A mother was brutally murdered by her boyfriend just weeks after she gave birth to her second baby boy because he thought she was stealing his clients and trying to ruin his career as she worked from home. 

The New South Wales mum worked for the couple’s joint business, providing financial advice to clients at any time of the day.

The woman, who hasn’t been named for legal reasons, would often take calls in the family’s home office, in the kitchen or while she was breastfeeding her newborn baby. 

But her partner became paranoid and believed she was conspiring to steal clients to ruin his career and was spying on him for financial regulators. 

He also believed he wasn’t the father of the baby and ordered her to take a lie detector test. 

Now, ten years after her death, the NSW Court of Appeal has upheld the decision that the woman’s death was at her workplace and her family should be awarded $450,000 in worker’s compensation, ABC reported. 

Her eldest son, who was 14-years-old at the time of her tragic death, said his mother would answer phone calls no matter where she was in the house.    
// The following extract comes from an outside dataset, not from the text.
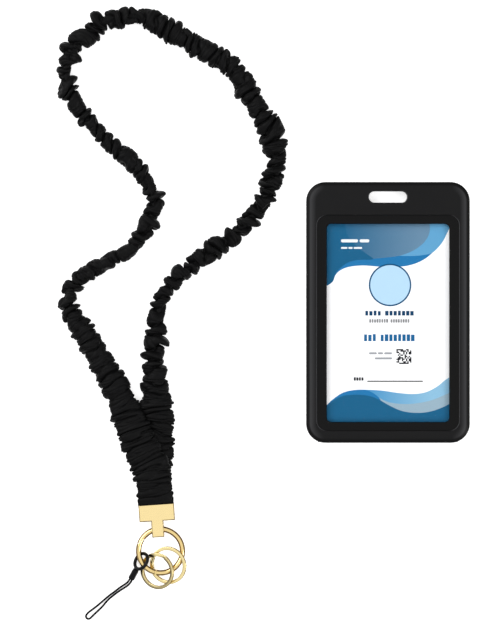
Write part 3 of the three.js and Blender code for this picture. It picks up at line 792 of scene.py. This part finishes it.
def make_holder_frame():
    """The front frame: a soft outer edge, a stepped recess round the window, and the slot."""
    size = (HOLDER_WIDTH, HOLDER_HEIGHT, HOLDER_CORNER)
    loops = [(inset(*size, 0.5), 0), (inset(*size, 0.15), 0.15), (inset(*size, 0), 0.5)]
    wall, soft, lean, steps, crown = 5.0, 0.8, math.radians(65), 6, 5.6
    for k in range(steps + 1):
        a = lean * k / steps
        loops.append((inset(*size, soft * (1 - math.cos(a))), wall + soft * math.sin(a)))
    start, low = soft * (1 - math.cos(lean)), wall + soft * math.sin(lean)
    for k in range(1, steps + 1):
        t = k / steps
        height = HOLDER_THICK - (HOLDER_THICK - low) * (1 - t) ** 2
        loops.append((inset(*size, start + (crown - start) * t), height))
    body = loft("holder_shell", loops, [HOLDER_PLASTIC], HOLDER_CENTER)
    step = (78.3, 118.4, 5.5)
    floor = HOLDER_THICK - 0.8
    recess = loft("recess", [
        (inset(*step, 0.25), floor), (inset(*step, 0.05), floor + 0.12), (inset(*step, 0), floor + 0.4),
        (inset(*step, -0.05), HOLDER_THICK - 0.25), (inset(*step, -0.3), HOLDER_THICK),
        (inset(*step, -0.3), ABOVE),
    ], [], WINDOW_CENTER)
    window = (67.3, 108.9, 2.6)
    opening = loft("opening", [
        (inset(*window, 0), 1), (inset(*window, 0), floor - 0.5), (inset(*window, -0.3), floor),
        (inset(*window, -0.3), ABOVE),
    ], [], WINDOW_CENTER)
    slot = (21, 6.2, 3.09)
    hole = loft("slot_hole", [
        (inset(*slot, -0.5), -1), (inset(*slot, -0.5), 0), (inset(*slot, 0), 0.5),
        (inset(*slot, 0), HOLDER_THICK - 0.6), (inset(*slot, -0.2), HOLDER_THICK - 0.2),
        (inset(*slot, -0.6), HOLDER_THICK), (inset(*slot, -0.6), ABOVE),
    ], [], HOLDER_CENTER + (0, SLOT_OFFSET))
    x, y = HOLDER_CENTER

    def pocket(name, half_width, low, high, z):
        return box_solid(name, (x - half_width, y + low, z[0]), (x + half_width, y + high, z[1]))

    pockets = [
        pocket("lens_pocket", 36, WINDOW_OFFSET - 56.8, WINDOW_OFFSET + 56.8, (3.4, 5.25)),
        pocket("channel", 36.8, BELOW, TRAY_END, (-1, 1.2)),
        pocket("grooves", 38.8, BELOW, TRAY_END, (0.9, 3.7)),
    ]
    combine(body, [recess, opening, hole, *pockets])
    shade_by_angle(body, 32)
    body.data.materials.clear()
    body.data.materials.append(HOLDER_PLASTIC)
    finish_piece(body, "holder", "holder_plastic", "holder_frame")


def make_rear_cover():
    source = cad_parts["rear_cover"]
    cover = bpy.data.objects.new("sliding_cover", source.data.copy())
    bpy.context.scene.collection.objects.link(cover)
    cover.data.materials.clear()
    cover.data.materials.append(COVER_PLASTIC)
    soften(cover, 0.15, 2, 35)
    finish_piece(cover, "card_tray", "holder_plastic", "rear_cover")


def make_lens():
    size = (71.4, 113, 1.2)
    lens = loft("clear_pane", [
        (inset(*size, 0.15), LENS_LOW), (inset(*size, 0), LENS_LOW + 0.15),
        (inset(*size, 0), LENS_HIGH - 0.15), (inset(*size, 0.15), LENS_HIGH),
    ], [CLEAR], WINDOW_CENTER)
    shade_by_angle(lens, 30)
    finish_piece(lens, "holder", "clear_window", "window_lens")


# ---------- the card and its printed pattern ----------
CARD_SIZE = (70, 111.5, 3)
CARD_LOW, CARD_TOP = 2.3, 3.1
INK = 0.02     # height of each printed layer

INKS = {
    "deep_blue": (0.008, 0.118, 0.251),
    "mid_blue": (0.016, 0.188, 0.442),
    "slate_blue": (0.134, 0.255, 0.382),
    "pale_blue": (0.268, 0.523, 0.724),
    "bright_blue": (0.04, 0.268, 0.549),
    "grey_blue": (0.322, 0.456, 0.549),
    "sky_blue": (0.121, 0.375, 0.63),
    "portrait_blue": (0.496, 0.737, 0.951),
    "rim_blue": (0.004, 0.08, 0.19),
    "dark_text": (0.007, 0.054, 0.134),
    "steel_text": (0.013, 0.134, 0.322),
    "grey_text": (0.268, 0.268, 0.281),
    "light_text": (0.375, 0.389, 0.415),
    "white_text": (0.9, 0.93, 0.95),
    "black_text": (0.016, 0.016, 0.02),
}


def smooth_edge(points):
    """A smooth curve through [x, y] points."""
    line = catmull_rom(np.array([[x, y, 0] for x, y in points]), 0.8)
    return [tuple(p[:2]) for p in line]


def printed(name, outline, ink, layer):
    """A flat printed shape, a hair's breadth above the card."""
    low = CARD_TOP + INK * (layer - 1) * 0.5
    points = np.array(outline)
    area = 0.5 * np.sum(points[:, 0] * np.roll(points[:, 1], -1) - np.roll(points[:, 0], -1) * points[:, 1])
    if area < 0:
        points = points[::-1]
    shape = loft(name, [(points, low), (points, CARD_TOP + INK * layer)], [ink], WINDOW_CENTER,
                 smooth=False)
    work = bmesh.new()
    work.from_mesh(shape.data)
    bmesh.ops.triangulate(work, faces=[f for f in work.faces if len(f.verts) > 4])
    work.to_mesh(shape.data)
    work.free()
    return shape


def bar(x0, x1, y, height):
    """The outline of a text-like bar with round ends, from x0 to x1."""
    return rounded_rectangle(x1 - x0, height, height * 0.45, 3) + ((x0 + x1) / 2, y)


def words(x0, x1, y, height, widths):
    """A row of bars that stands for a line of words: relative widths, with gaps between."""
    gap = height * 0.55
    unit = (x1 - x0 - gap * (len(widths) - 1)) / sum(widths)
    rows, x = [], x0
    for width in widths:
        rows.append(bar(x, x + width * unit, y, height))
        x += width * unit + gap
    return rows


def blocks(x0, x1, low, height, groups):
    """A row of plain upright blocks in groups, where larger lettering would be. They spell nothing."""
    random = np.random.default_rng(sum(groups))
    space = 0.8
    cell = (x1 - x0) / (sum(groups) + space * (len(groups) - 1))
    rows, x = [], x0
    for count in groups:
        for _ in range(count):
            wide, tall = cell * random.uniform(0.62, 0.8), height * random.uniform(0.88, 1)
            rows.append(rounded_rectangle(wide, tall, 0.12, 2) + (x + cell / 2, low + tall / 2))
            x += cell
        x += space * cell
    return rows


def make_card():
    inks = {name: print_material(f"ink_{name}", color) for name, color in INKS.items()}
    inks["graded"] = graded_ink("ink_graded", INKS["deep_blue"], INKS["slate_blue"], -26, 19)
    inks["fading"] = graded_ink("ink_fading", INKS["bright_blue"], INKS["pale_blue"], -14, 24)
    stock = print_material("card_stock", (0.93, 0.94, 0.95), 0.02)
    brighten(stock, 0.16)
    card = loft("printed_card", [
        (inset(*CARD_SIZE, 0.06), CARD_LOW), (inset(*CARD_SIZE, 0), CARD_LOW + 0.08),
        (inset(*CARD_SIZE, 0), CARD_TOP - 0.08), (inset(*CARD_SIZE, 0.06), CARD_TOP),
    ], [stock], WINDOW_CENTER)
    shade_by_angle(card, 30)
    half_x, half_y = CARD_SIZE[0] / 2 - 0.1, CARD_SIZE[1] / 2 - 0.1
    corner_top_left, corner_top_right = (-half_x, half_y), (half_x, half_y)
    corner_low_left, corner_low_right = (-half_x, -half_y), (half_x, -half_y)
    shapes = [
        # Waves at the top, from the back to the front.
        ("top_mid", [corner_top_right, corner_top_left, *smooth_edge([
            (-half_x, 19.6), (-30.4, 22.7), (-28.8, 26.4), (-26.4, 28.8), (-22.4, 30.6), (-14.5, 31.6),
            (-4, 31), (8.9, 31.2), (15.4, 32.8), (20.6, 35.4), (24.5, 38.6), (29.6, 43.9), (32.6, 49.5),
            (half_x, 54.6)])],
         "mid_blue", 1),
        ("top_pale", [corner_top_right, corner_top_left, *smooth_edge([
            (-half_x, 44), (-11.9, 42.4), (-5.4, 39.2), (3.7, 37.2), (14.1, 36.9), (19.3, 37.4), (24.2, 38.5),
            (29.6, 43.9), (32.6, 49.5), (half_x, 54.6)])], "sky_blue", 2),
        ("top_slate", [corner_top_left, *smooth_edge([
            (-half_x, 36), (-17.2, 34.6), (-9.3, 35.2), (-1, 36), (7.6, 37.3), (15.4, 40.7), (20.6, 45.2),
            (23, 50.2), (22.8, half_y)])], "graded", 3),
        ("top_deep", [corner_top_left, *smooth_edge([
            (-half_x, 20), (-30.3, 23), (-28.9, 26.8), (-26.3, 30.1), (-22.4, 33), (-17.2, 34.6), (-8, 35.2),
            (-11, 37.5), (-17, 42), (-22, 48), (-24, half_y)])], "deep_blue", 4),
        # Waves at the bottom.
        ("low_pale", [corner_low_left, corner_low_right, *smooth_edge([
            (half_x, -29.2), (31.1, -31.8), (27.1, -35), (20.6, -38.2), (14.1, -39.1), (6.3, -38.6),
            (-2.8, -37.3), (-10.6, -36.8), (-18.5, -36.9), (-25, -38.5), (-30.2, -42), (-half_x, -46.5)])],
         "fading", 1),
        ("low_grey", [corner_low_right, *smooth_edge([
            (half_x, -38), (24.5, -42.4), (15.4, -44.3), (7.6, -44.6), (-0.2, -43.4), (-5.4, -40.8),
            (-10.6, -37.6), (-12, -44), (-8, -50), (0, -half_y + 0.2)])], "grey_blue", 2),
        ("low_mid", [corner_low_left, *smooth_edge([
            (-half_x, -46.5), (-30.2, -42), (-25, -38.6), (-18.5, -37), (-12, -37), (-7.5, -39), (-4, -42.5),
            (-4, -48), (-8, -half_y + 0.2)])], "mid_blue", 3),
        ("low_deep", [corner_low_left, corner_low_right, *smooth_edge([
            (half_x, -44), (29.8, -46.6), (23.2, -48.8), (15.4, -49.5), (7.6, -48.4), (1.1, -45.6),
            (-5.4, -42), (-10.6, -40.1), (-18.5, -39.5), (-25, -40.3), (-30.2, -42.8), (-half_x, -46.8)])],
         "deep_blue", 4),
        ("portrait_rim", circle_points(11.7, 72) + (1.2, 20.9), "rim_blue", 5),
        ("portrait_disc", circle_points(10.9, 72) + (1.2, 20.9), "portrait_blue", 6),
    ]
    rows = [
        (words(-25.8, -10.2, 45.2, 1.7, (7, 4)), "white_text", 5),
        (words(-25.8, -14.2, 41.3, 1.0, (3, 2, 4)), "white_text", 5),
        (blocks(-12.8, 14.4, 4.1, 2.7, (4, 7)), "dark_text", 5),
        (blocks(-10.4, 12, 0.2, 2.0, (8, 8)), "grey_text", 5),
        (blocks(-13.5, 14.9, -10, 3.9, (3, 8)), "steel_text", 5),
        (words(-10.4, 2.3, -16.7, 1.1, (3, 2, 3)), "light_text", 5),
        (words(-7.2, 2.3, -19.5, 1.1, (4,)), "light_text", 5),
        (blocks(-18.9, -13.3, -31.7, 1.9, (4,)), "black_text", 5),
        ([bar(-11.4, 19.3, -32.1, 0.6)], "black_text", 5),
    ]
    pieces = [printed(name, outline, inks[ink], layer) for name, outline, ink, layer in shapes]
    for outlines, ink, layer in rows:
        pieces += [printed("row", outline, inks[ink], layer) for outline in outlines]
    pieces += check_square(inks["black_text"])
    finish_piece(card, "card_tray", "card_print", "id_card")
    join("card_artwork", pieces)
    finish_piece(bpy.data.objects["card_artwork"], "card_tray", "card_print")


def check_square(ink):
    """A small square of scattered cells where a code would be: a pattern that encodes nothing."""
    random = np.random.default_rng(5)
    cells, cell, corner = 11, 0.75, np.array([4.7, -22.6])
    pieces = []
    for row in range(cells):
        for column in range(cells):
            if random.random() < 0.55:
                low = corner + (column * cell, row * cell)
                outline = [low, low + (cell, 0), low + (cell, cell), low + (0, cell)]
                pieces.append(printed("check", outline, ink, 5))
    return pieces


def join(name, pieces):
    """Joins pieces into the first one, and gives it the name."""
    with bpy.context.temp_override(active_object=pieces[0], selected_editable_objects=pieces,
                                   selected_objects=pieces):
        bpy.ops.object.join()
    pieces[0].name = name
    pieces[0].data.name = name


# ---------- CAD nodes that stay ----------
def dress_kept_nodes():
    for node, material in (
        ("strap_core", ELASTIC), ("gate_spring", SPRING_STEEL), ("gate_hinge_pin", RING_GOLD),
    ):
        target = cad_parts[node]
        if not target.material_slots:
            target.data.materials.append(None)
        for slot in target.material_slots:
            slot.material = material


make_clamp()
make_gate_ring()
for side, facts in KEY_RINGS.items():
    make_key_ring(side, **facts)
make_tether()
make_holder_frame()
make_rear_cover()
make_lens()
make_card()
dress_kept_nodes()


# ---------- stage and light ----------
def make_stage():
    size = 3000
    outline = np.array([(-size, -size), (size, -size), (size, size), (-size, size)])
    s = Surface("table_white", Specular_IOR_Level=0.1, Emission_Color=(1, 1, 1, 1), Emission_Strength=0.6)
    s.feed("Base Color", s.blend(s.noise(6, 3), (0.9, 0.9, 0.9), (0.93, 0.93, 0.93)))
    s.feed("Roughness", s.ramp(s.noise(20, 3), 0.7, 0.8))
    floor = loft("table", [(outline, -20), (outline, -0.02)], [s.material], smooth=False)


def soft_box(name, location, size, power):
    data = bpy.data.lights.new(name, "AREA")
    data.shape = "RECTANGLE"
    data.size, data.size_y = size
    data.energy = power
    light = bpy.data.objects.new(name, data)
    light.location = location
    light.rotation_euler = (Vector((0, 0, 0)) - Vector(location)).to_track_quat("-Z", "Y").to_euler()
    bpy.context.scene.collection.objects.link(light)


def make_world():
    """White overhead, darker towards the horizon, so that polished metal shows its shape."""
    world = bpy.data.worlds.new("studio")
    bpy.context.scene.world = world
    world.use_nodes = True
    nodes, links = world.node_tree.nodes, world.node_tree.links
    background = nodes["Background"]
    background.inputs["Strength"].default_value = 1.02
    place = nodes.new("ShaderNodeTexCoord")
    split = nodes.new("ShaderNodeSeparateXYZ")
    ramp = nodes.new("ShaderNodeValToRGB")
    links.new(place.outputs["Generated"], split.inputs[0])
    links.new(split.outputs["Z"], ramp.inputs["Fac"])
    links.new(ramp.outputs["Color"], background.inputs["Color"])
    stops = ramp.color_ramp.elements
    stops[0].position, stops[0].color = 0.3, (0.02, 0.02, 0.022, 1)
    stops[1].position, stops[1].color = 0.72, (1, 1, 1, 1)
    middle = stops.new(0.5)
    middle.color = (0.4, 0.4, 0.42, 1)


make_stage()
make_world()
soft_box("key_light", (-1.3, 0.9, 1.3), (1.5, 1.5), 22)
soft_box("fill_light", (1.4, -0.7, 1.3), (0.9, 0.9), 12)
bpy.context.scene.view_settings.view_transform = "Standard"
Lawyer John Ryan is representing the two brothers and said their claim had some ‘fairly unique circumstances’ and would have to meet two criteria. 

‘It has to be in the course of your employment, and work has to be a substantial contributing factor to the injury,’ he said.

He said it remains difficult to know the outcome of the case due to the different circumstances. 

Mr Ryan also warned employers should be aware of the risks as millions of Australians work from home due to COVID-19. 

‘It’s obviously, however, going to become more difficult for an employer to do that analysis of the workplace — despite the fact that it is that employer’s obligation,’ he says.

‘Where the employer is asking questions of the employee, particularly in situations of ”are there any people in your orbit at home that could pose a danger to you or expose you to some risk?”

‘I don’t know how comfortable some people will be in disclosing such things to their employer.’